但是发现原点的关键点还是被检测了出来,于是思考能否加上一个置信度的判断条件,将置信度低的检测到的关键点给筛出掉。这里选择置信度大于0.5的关键点进行链接,

bbox_keypoints[srt_kpt_id][2] > 0.5 and
bbox_keypoints[dst_kpt_id][2] > 0.5
        # 画该框的骨架连接
        for skeleton in skeleton_map:
            # 获取起始点坐标
            srt_kpt_id = skeleton['srt_kpt_id']

            # 获取终止点坐标
            dst_kpt_id = skeleton['dst_kpt_id']
            if (
                    srt_kpt_id < num_keypoints and
                    dst_kpt_id < num_keypoints and
                    bbox_keypoints[srt_kpt_id][2] > 0.5 and
                    bbox_keypoints[dst_kpt_id][2] > 0.5
            ):
                # 获取起始点坐标
                srt_kpt_x = int(bbox_keypoints[srt_kpt_id][0])
                srt_kpt_y = int(bbox_keypoints[srt_kpt_id][1])

                # 获取终止点坐标
                dst_kpt_x = int(bbox_keypoints[dst_kpt_id][0])
                dst_kpt_y = int(bbox_keypoints[dst_kpt_id][1])

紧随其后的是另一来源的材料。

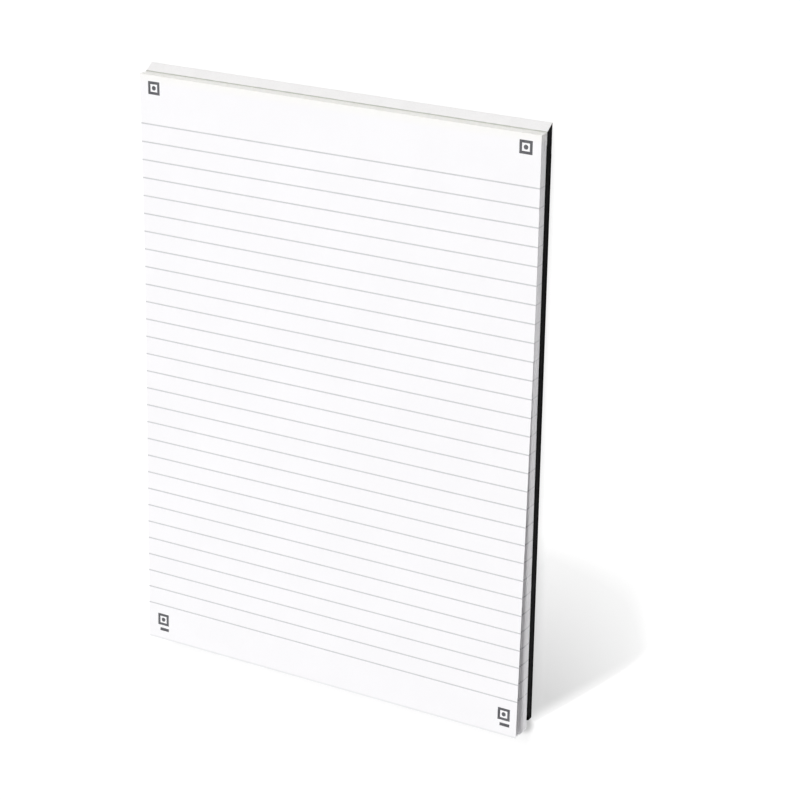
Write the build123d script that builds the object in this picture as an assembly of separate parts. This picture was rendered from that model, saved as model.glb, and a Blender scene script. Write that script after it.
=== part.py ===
from build123d import *
import os
from math import asin, atan2, cos, hypot, sin, tan

# A ruled writing pad, bound at the head, lying on its back.
# X runs across the page, +Y towards the head, +Z up out of the front sheet.
# The origin is the middle of the underside.

# Driving dimensions, in millimetres
PAD_WIDTH = 210.0            # short side of an A4 sheet
PAD_LENGTH = 297.0           # from the head of the tape to the foot of the sheets
BOARD_THICKNESS = 2.7        # one black board; two of them make the backing
UPPER_BOARD_FOOT = 5.5       # how far the upper board stops short of the sheets' foot
LOWER_BOARD_FOOT = 3.0       # how far the lower board stops short of the sheets' foot
BOARD_CORNER = 0.8           # radius of a board's corners at the foot
HEAD_SLOPE_RUN = 3.2         # from the head of the tape to the crease, where the slope ends
HEAD_EDGE_RADIUS = 0.4       # rounding where the tape turns under the backing
TAPE_THICKNESS = 0.3
TAPE_TUCK = 6.0              # tape under the sheets, from the crease
TAPE_RETURN = 14.0           # tape on the back, from the head
SHEETS_SETBACK = 0.2         # from the crease to the head of the glue
GLUE_THICKNESS = 0.4
STACK_AT_HEAD = 5.15         # height of the tight stack of sheets at the glue
STACK_AT_FOOT = 11.25        # height of the fanned stack at its free end
SHEETS_BEND = 90.0           # from the head of the tape to the middle of the sheets' bend
BEND_LENGTH = 80.0           # the sheets curve over this length, and are straight beyond it
LEAF_COUNT = 16              # leaves that stand apart at the foot, each a few sheets
LEAF_GAP_ROOT = 0.04         # height of the gap between two leaves where it starts
FRONT_GAP_SHARE = 30.0       # height of the frontmost gap at the foot, against the rearmost
GAP_CROWDING = 3.0           # power by which the gaps grow from the rear to the front

# Heights and places worked out from them
BACKING_HEIGHT = 2 * BOARD_THICKNESS
HEAD_Y = PAD_LENGTH / 2
FOOT_Y = -PAD_LENGTH / 2
CREASE_Y = HEAD_Y - HEAD_SLOPE_RUN
GLUE_HEAD_Y = CREASE_Y - SHEETS_SETBACK
STACK_HEAD_Y = GLUE_HEAD_Y - GLUE_THICKNESS
FRONT_Z = BACKING_HEIGHT + STACK_AT_HEAD
FRONT_RISE = STACK_AT_FOOT - STACK_AT_HEAD
BEND_Y = HEAD_Y - SHEETS_BEND
BEND_START_Y = BEND_Y + BEND_LENGTH / 2


def across_width(face):
    """Extrude a section drawn in Y and Z over the pad's full width."""
    return extrude(Plane.YZ * face, amount=PAD_WIDTH / 2, both=True)


def closed_section(*edges):
    """Return the face inside a closed run of edges drawn in Y and Z."""
    return make_face(Wire(list(edges)))


def polygon(*points):
    """Return the face inside a closed polygon drawn in Y and Z."""
    return make_face(Polyline(*points, close=True))


def box_section(head_y, foot_y, low_z, high_z):
    """Return an upright rectangle between two places along the pad and two heights."""
    return polygon((head_y, low_z), (foot_y, low_z), (foot_y, high_z), (head_y, high_z))


# The stack of sheets


def bent_side(start_z, rise):
    """Return the edges of a sheet's side view, from where its bend starts to the foot.

    It leaves the flat stack at start_z, curves, and then climbs straight to start_z + rise.
    A sheet that doesn't climb lies straight along the backing.
    """
    bend_start = (BEND_START_Y, start_z)
    foot = (FOOT_Y, start_z + rise)
    if rise == 0:
        return [Line(bend_start, foot)]
    lean = atan2(rise, BEND_Y - FOOT_Y)
    bend_end = (BEND_Y - BEND_LENGTH / 2 * cos(lean), start_z + BEND_LENGTH / 2 * sin(lean))
    return [TangentArc(bend_start, bend_end, tangent=(-1, 0)), Line(bend_end, foot)]


def leaf_gap_rises():
    """Return the climb of each leaf gap from its root to the foot, rearmost gap first."""
    shares = [
        1 + (FRONT_GAP_SHARE - 1) * (gap / max(1, LEAF_COUNT - 2)) ** GAP_CROWDING
        for gap in range(LEAF_COUNT - 1)
    ]
    return [FRONT_RISE * share / sum(shares) for share in shares]


def leaf_gap(root_z, rise_below, rise):
    """Return the wedge of air between two leaves, open at the foot."""
    lower = bent_side(root_z, rise_below)
    upper = bent_side(root_z + LEAF_GAP_ROOT, rise_below + rise)
    foot = Line(lower[-1] @ 1, upper[-1] @ 1)
    root = Line(upper[0] @ 0, lower[0] @ 0)
    return across_width(closed_section(*lower, foot, *upper, root))


def make_sheet_block():
    """Return the sheets as one solid: tight at the head, parted into leaves at the foot."""
    front = bent_side(FRONT_Z, FRONT_RISE)
    rest = Polyline(
        (FOOT_Y, FRONT_Z + FRONT_RISE),
        (FOOT_Y, BACKING_HEIGHT),
        (STACK_HEAD_Y, BACKING_HEIGHT),
        (STACK_HEAD_Y, FRONT_Z),
        (BEND_START_Y, FRONT_Z),
    )
    block = across_width(closed_section(*front, *rest.edges()))
    rise_below = 0.0
    for number, rise in enumerate(leaf_gap_rises(), start=1):
        root_z = BACKING_HEIGHT + number * STACK_AT_HEAD / LEAF_COUNT - LEAF_GAP_ROOT
        block -= leaf_gap(root_z, rise_below, rise)
        rise_below += rise
    return block


def make_head_glue():
    """Return the dried glue over the sheets' head ends."""
    return across_width(
        box_section(GLUE_HEAD_Y, STACK_HEAD_Y, BACKING_HEIGHT, BACKING_HEIGHT + STACK_AT_HEAD)
    )


# The backing and its tape


def head_corner_y():
    """Return where the head slope would meet the underside if that edge were left sharp.

    The slope runs from the crease and touches the rounding, whose centre is one radius
    inside the head and above the underside.
    """
    run = HEAD_SLOPE_RUN - HEAD_EDGE_RADIUS
    drop = BACKING_HEIGHT - HEAD_EDGE_RADIUS
    steepness = atan2(drop, run) - asin(HEAD_EDGE_RADIUS / hypot(drop, run))
    return CREASE_Y + BACKING_HEIGHT / tan(steepness)


def backing_section():
    """Return the side view of both boards with the tape around their head end."""
    section = polygon(
        (head_corner_y(), 0),
        (FOOT_Y, 0),
        (FOOT_Y, BACKING_HEIGHT),
        (CREASE_Y, BACKING_HEIGHT),
    )
    head_corner = section.vertices().sort_by(Axis.X)[-1]
    return fillet(head_corner, HEAD_EDGE_RADIUS)


def tape_section():
    """Return the side view of the tape: a tuck under the sheets, the slope and a return."""
    skin = backing_section() - offset(backing_section(), -TAPE_THICKNESS)
    above = box_section(head_corner_y(), CREASE_Y - TAPE_TUCK, BOARD_THICKNESS, BACKING_HEIGHT)
    below = box_section(head_corner_y(), HEAD_Y - TAPE_RETURN, 0, BOARD_THICKNESS)
    return skin & (above + below)


def make_head_tape():
    """Return the paper tape over the head of the backing."""
    return across_width(tape_section())


def make_board(low_z, foot_margin):
    """Return one black board, cut to leave room for the tape."""
    slab = box_section(head_corner_y(), FOOT_Y + foot_margin, low_z, low_z + BOARD_THICKNESS)
    board = across_width((backing_section() & slab) - tape_section())
    foot_corners = board.edges().filter_by(Axis.Z).group_by(Axis.Y)[0]
    return fillet(foot_corners, BOARD_CORNER)


NODES = {
    "sheet_block": make_sheet_block,
    "head_glue": make_head_glue,
    "head_tape": make_head_tape,
    "backing_board_upper": lambda: make_board(BOARD_THICKNESS, UPPER_BOARD_FOOT),
    "backing_board_lower": lambda: make_board(0.0, LOWER_BOARD_FOOT),
}

os.makedirs("parts", exist_ok=True)
for name, make in NODES.items():
    piece = make()
    export_step(piece, f"parts/{name}.step")
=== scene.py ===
"""A ruled writing pad with a glued head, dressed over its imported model.

The sheets and their printing are made here, sheet by sheet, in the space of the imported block.
The glue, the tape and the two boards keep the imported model's shapes and get their finishes.
Lengths are in metres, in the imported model's frame: X across the page, +Y to the head, +Z up.
"""

import logging
import math
import random
from dataclasses import dataclass, field, replace
from enum import Enum
from typing import Sequence, Union

import bmesh
import bpy
from mathutils import Matrix, Vector


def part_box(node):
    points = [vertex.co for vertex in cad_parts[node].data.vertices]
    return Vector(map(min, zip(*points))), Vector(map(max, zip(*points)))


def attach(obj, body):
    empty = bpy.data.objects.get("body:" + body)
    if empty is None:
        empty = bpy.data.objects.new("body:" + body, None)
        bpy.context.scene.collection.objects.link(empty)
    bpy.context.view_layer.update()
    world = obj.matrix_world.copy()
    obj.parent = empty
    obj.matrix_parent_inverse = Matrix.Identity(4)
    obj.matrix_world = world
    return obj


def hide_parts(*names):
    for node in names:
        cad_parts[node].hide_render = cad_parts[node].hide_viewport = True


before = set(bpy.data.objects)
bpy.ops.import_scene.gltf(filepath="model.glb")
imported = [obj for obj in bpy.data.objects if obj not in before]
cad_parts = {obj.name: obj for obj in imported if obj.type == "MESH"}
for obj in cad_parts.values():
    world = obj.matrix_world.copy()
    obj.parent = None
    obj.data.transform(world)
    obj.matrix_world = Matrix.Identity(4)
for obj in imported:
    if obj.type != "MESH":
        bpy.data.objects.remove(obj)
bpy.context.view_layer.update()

LOG = logging.getLogger("writing_pad")
MM = 0.001
BODY = "root"
SHEETS_SETBACK = 0.2 * MM
NEARLY_NOTHING = 1e-7

Colour = tuple[float, float, float]
SocketValue = Union[bpy.types.NodeSocket, float, Sequence[float]]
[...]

                # 获取骨架连接颜色
                skeleton_color = skeleton['color']

                # 获取骨架连接线宽
                skeleton_thickness = skeleton['thickness']

                # 画骨架连接
                img_bgr = cv2.line(img_bgr, (srt_kpt_x, srt_kpt_y), (dst_kpt_x, dst_kpt_y), color=skeleton_color,
                                   thickness=skeleton_thickness)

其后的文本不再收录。